**Goal**
Repeat the listing in full. Nothing may be added or left out.

**Raw data**
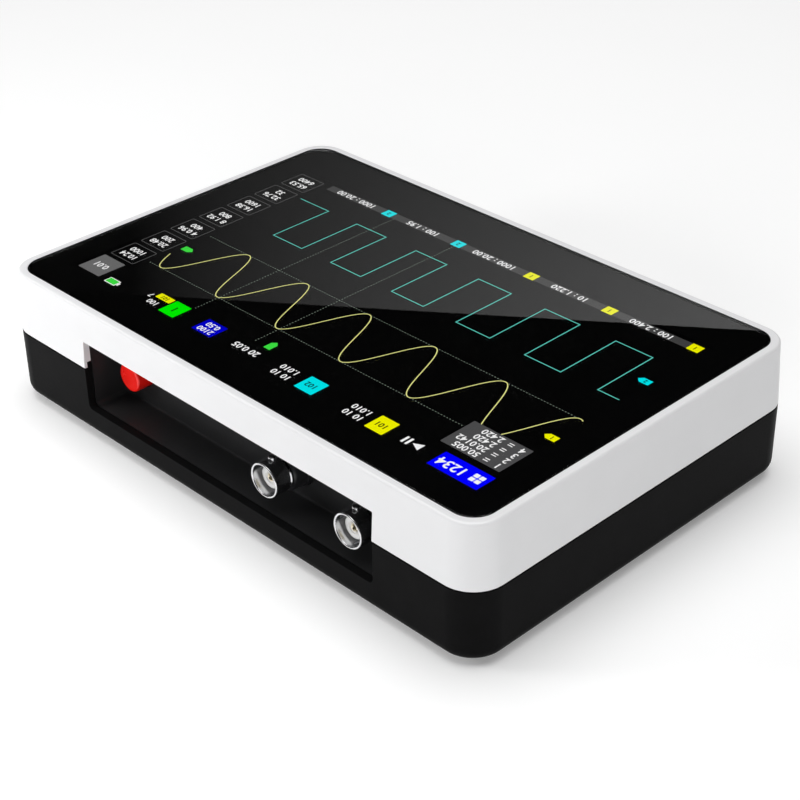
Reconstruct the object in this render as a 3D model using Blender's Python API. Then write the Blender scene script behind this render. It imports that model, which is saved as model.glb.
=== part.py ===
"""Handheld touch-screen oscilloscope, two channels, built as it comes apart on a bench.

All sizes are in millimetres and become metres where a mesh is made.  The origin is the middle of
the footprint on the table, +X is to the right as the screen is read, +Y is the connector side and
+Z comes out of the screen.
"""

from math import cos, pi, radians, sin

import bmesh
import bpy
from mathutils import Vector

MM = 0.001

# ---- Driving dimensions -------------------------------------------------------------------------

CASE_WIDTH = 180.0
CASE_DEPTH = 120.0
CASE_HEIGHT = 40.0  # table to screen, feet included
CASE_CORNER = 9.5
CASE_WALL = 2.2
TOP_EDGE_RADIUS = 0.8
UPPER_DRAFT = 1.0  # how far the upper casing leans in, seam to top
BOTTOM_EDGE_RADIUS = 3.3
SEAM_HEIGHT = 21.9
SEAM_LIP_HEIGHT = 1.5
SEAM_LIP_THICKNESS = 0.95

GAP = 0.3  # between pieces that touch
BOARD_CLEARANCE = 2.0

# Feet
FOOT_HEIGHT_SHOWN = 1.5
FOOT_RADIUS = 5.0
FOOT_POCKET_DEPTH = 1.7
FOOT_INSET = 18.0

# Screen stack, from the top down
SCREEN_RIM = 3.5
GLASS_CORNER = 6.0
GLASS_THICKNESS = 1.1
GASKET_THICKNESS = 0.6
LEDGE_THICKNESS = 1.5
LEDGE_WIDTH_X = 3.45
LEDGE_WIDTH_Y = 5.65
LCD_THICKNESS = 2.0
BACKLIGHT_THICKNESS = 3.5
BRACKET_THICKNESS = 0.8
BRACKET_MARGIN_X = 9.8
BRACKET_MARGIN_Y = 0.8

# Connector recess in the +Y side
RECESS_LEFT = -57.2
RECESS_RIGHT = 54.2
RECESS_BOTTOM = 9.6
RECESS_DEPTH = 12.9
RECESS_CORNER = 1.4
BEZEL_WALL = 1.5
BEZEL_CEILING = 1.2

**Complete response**
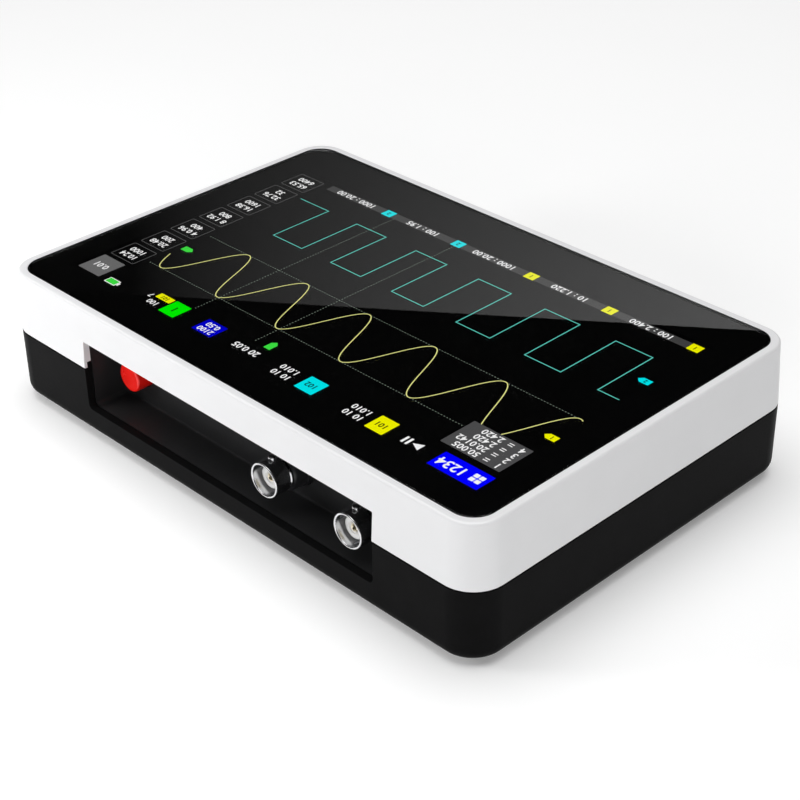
Reconstruct the object in this render as a 3D model using Blender's Python API. Then write the Blender scene script behind this render. It imports that model, which is saved as model.glb.
=== part.py ===
"""Handheld touch-screen oscilloscope, two channels, built as it comes apart on a bench.

All sizes are in millimetres and become metres where a mesh is made.  The origin is the middle of
the footprint on the table, +X is to the right as the screen is read, +Y is the connector side and
+Z comes out of the screen.
"""

from math import cos, pi, radians, sin

import bmesh
import bpy
from mathutils import Vector

MM = 0.001

# ---- Driving dimensions -------------------------------------------------------------------------

CASE_WIDTH = 180.0
CASE_DEPTH = 120.0
CASE_HEIGHT = 40.0  # table to screen, feet included
CASE_CORNER = 9.5
CASE_WALL = 2.2
TOP_EDGE_RADIUS = 0.8
UPPER_DRAFT = 1.0  # how far the upper casing leans in, seam to top
BOTTOM_EDGE_RADIUS = 3.3
SEAM_HEIGHT = 21.9
SEAM_LIP_HEIGHT = 1.5
SEAM_LIP_THICKNESS = 0.95

GAP = 0.3  # between pieces that touch
BOARD_CLEARANCE = 2.0

# Feet
FOOT_HEIGHT_SHOWN = 1.5
FOOT_RADIUS = 5.0
FOOT_POCKET_DEPTH = 1.7
FOOT_INSET = 18.0

# Screen stack, from the top down
SCREEN_RIM = 3.5
GLASS_CORNER = 6.0
GLASS_THICKNESS = 1.1
GASKET_THICKNESS = 0.6
LEDGE_THICKNESS = 1.5
LEDGE_WIDTH_X = 3.45
LEDGE_WIDTH_Y = 5.65
LCD_THICKNESS = 2.0
BACKLIGHT_THICKNESS = 3.5
BRACKET_THICKNESS = 0.8
BRACKET_MARGIN_X = 9.8
BRACKET_MARGIN_Y = 0.8

# Connector recess in the +Y side
RECESS_LEFT = -57.2
RECESS_RIGHT = 54.2
RECESS_BOTTOM = 9.6
RECESS_DEPTH = 12.9
RECESS_CORNER = 1.4
BEZEL_WALL = 1.5
BEZEL_CEILING = 1.2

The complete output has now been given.